Между тем море постепенно успокоилось, и через какие-нибудь двадцать четыре часа судно скользило по глади вод с невозмутимой легкостью. Меня перестало тошнить, и я приободрился. Пока длился шторм, я не сомкнул глаз: свист ветра, грохот на корабле и страх мешали мне уснуть. Теперь, когда все вошло в норму, я уснул немедленно, изнуренный морской болезнью.

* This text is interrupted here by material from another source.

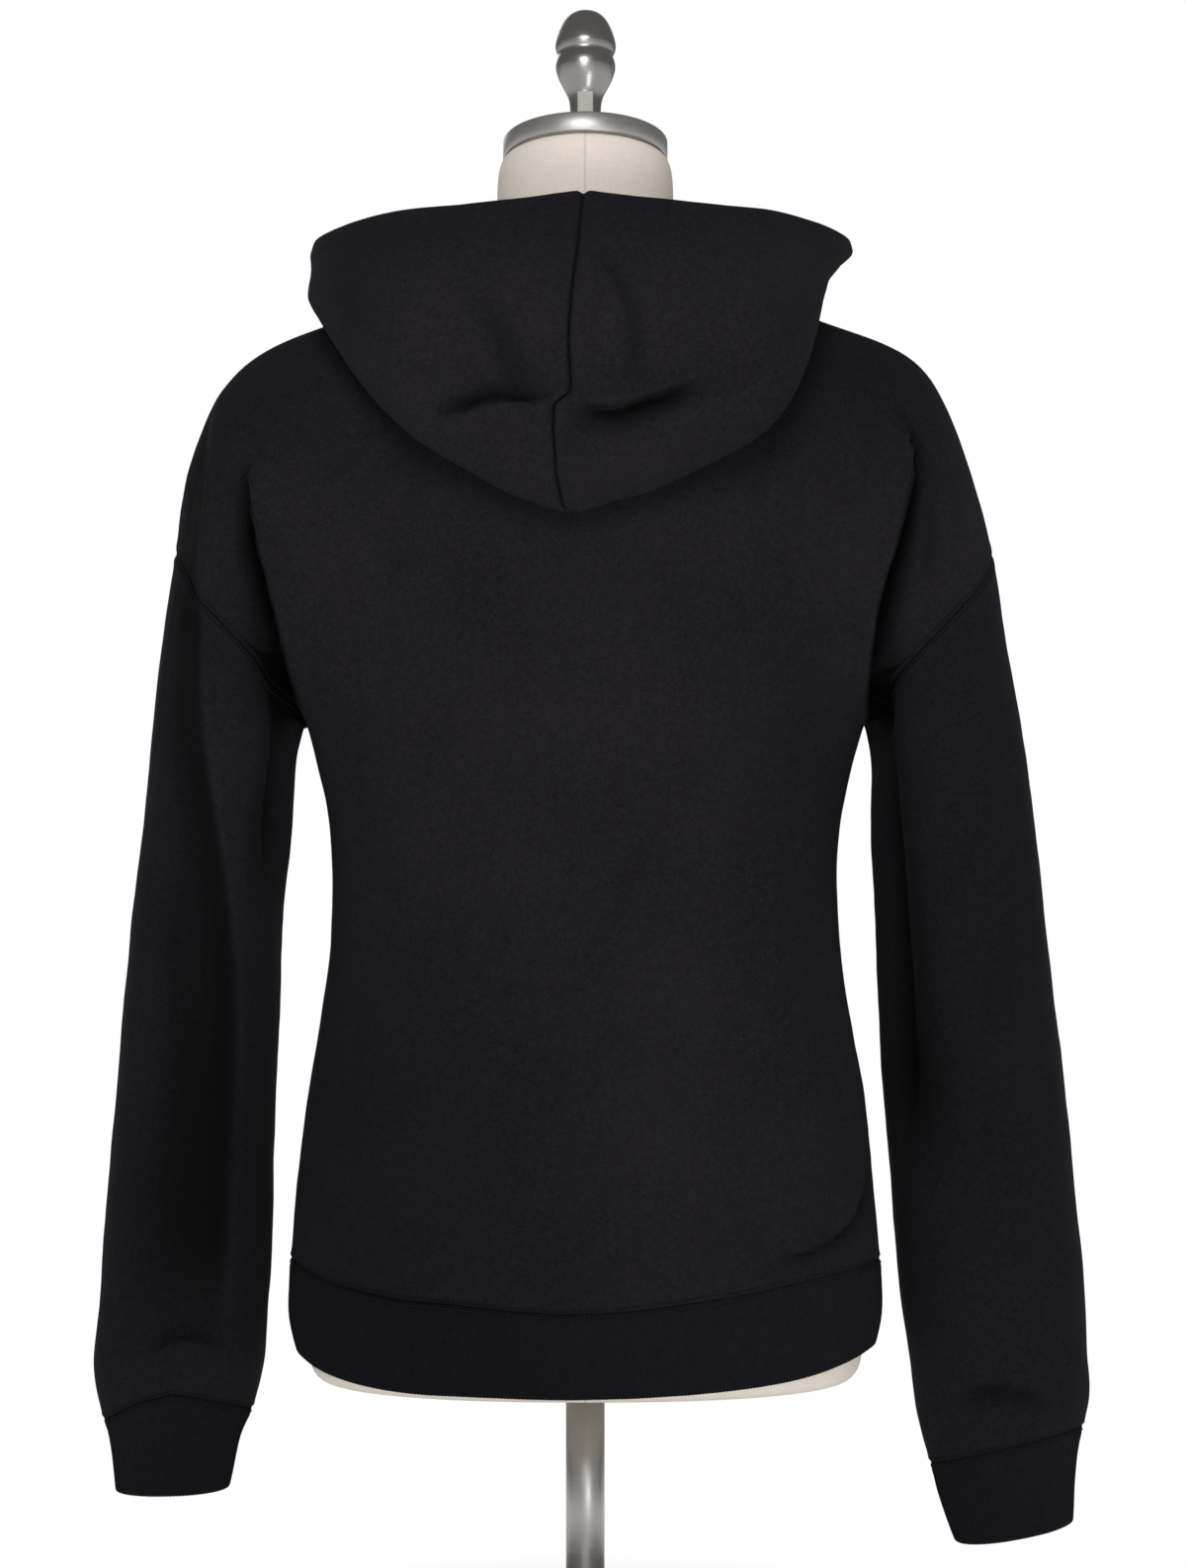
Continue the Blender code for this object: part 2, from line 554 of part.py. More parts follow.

Сны, посетившие меня, были не менее кошмарны, чем только что пережитое. В них сгустились все мои опасения во время бури: я тонул без малейшей надежды на спасение; хуже того – я находился уже на дне моря, был мертв и сознавал это; я различал все, что меня окружало; видел чудовищ, гигантских спрутов и крабов; они приближались ко мне, шевеля цепкими клешнями. Один из них был особенно настойчив – самый крупный, свирепый и угрожающий. С каждой секундой он ко мне приближался; вот он достиг моей руки, и я почувствовал его щиток на своих пальцах, но не сумел шевельнуться; он уже вскарабкался на запястье и полез выше по моей распростертой руке. Безусловно, он собирался вцепиться мне в горло или в лицо; я это видел по хищным взглядам, которые он метал то на лицо мое, то на шею и, несмотря на отвращение, не мог его сбросить. Мускулы не сокращались; вполне естественно: ведь я утонул…

Грудь… шея… горло… он душит меня! Я с криком проснулся, выпрямляясь на своем ложе. Не сомневаюсь, я вскочил бы на ноги, если бы позволила высота каюты; но я ушибся затылком о балку и тотчас же вновь распластался на суконной подстилке.

Несколько минут я пролежал неподвижно в том переходном состоянии, когда мы уже сознаем, что кошмарное сновидение не угрожает нам непосредственной опасностью, и все же не можем отрешиться от ощущения гибели, которая вплотную надвинулась на нас.

Глава XXXIVЧаша

Все это было, конечно, сном; нелепо предположить, что по мне полз настоящий краб; я это отлично понимал и все-таки не мог отделаться от вполне реального ощущения. Рука моя и обнаженная грудь еще хранили след своеобразного раздражения, словно по ним пробежал зверек с когтистыми лапками, и, наперекор здравому смыслу, я все же подозревал, что сон мой пересекался с действительностью.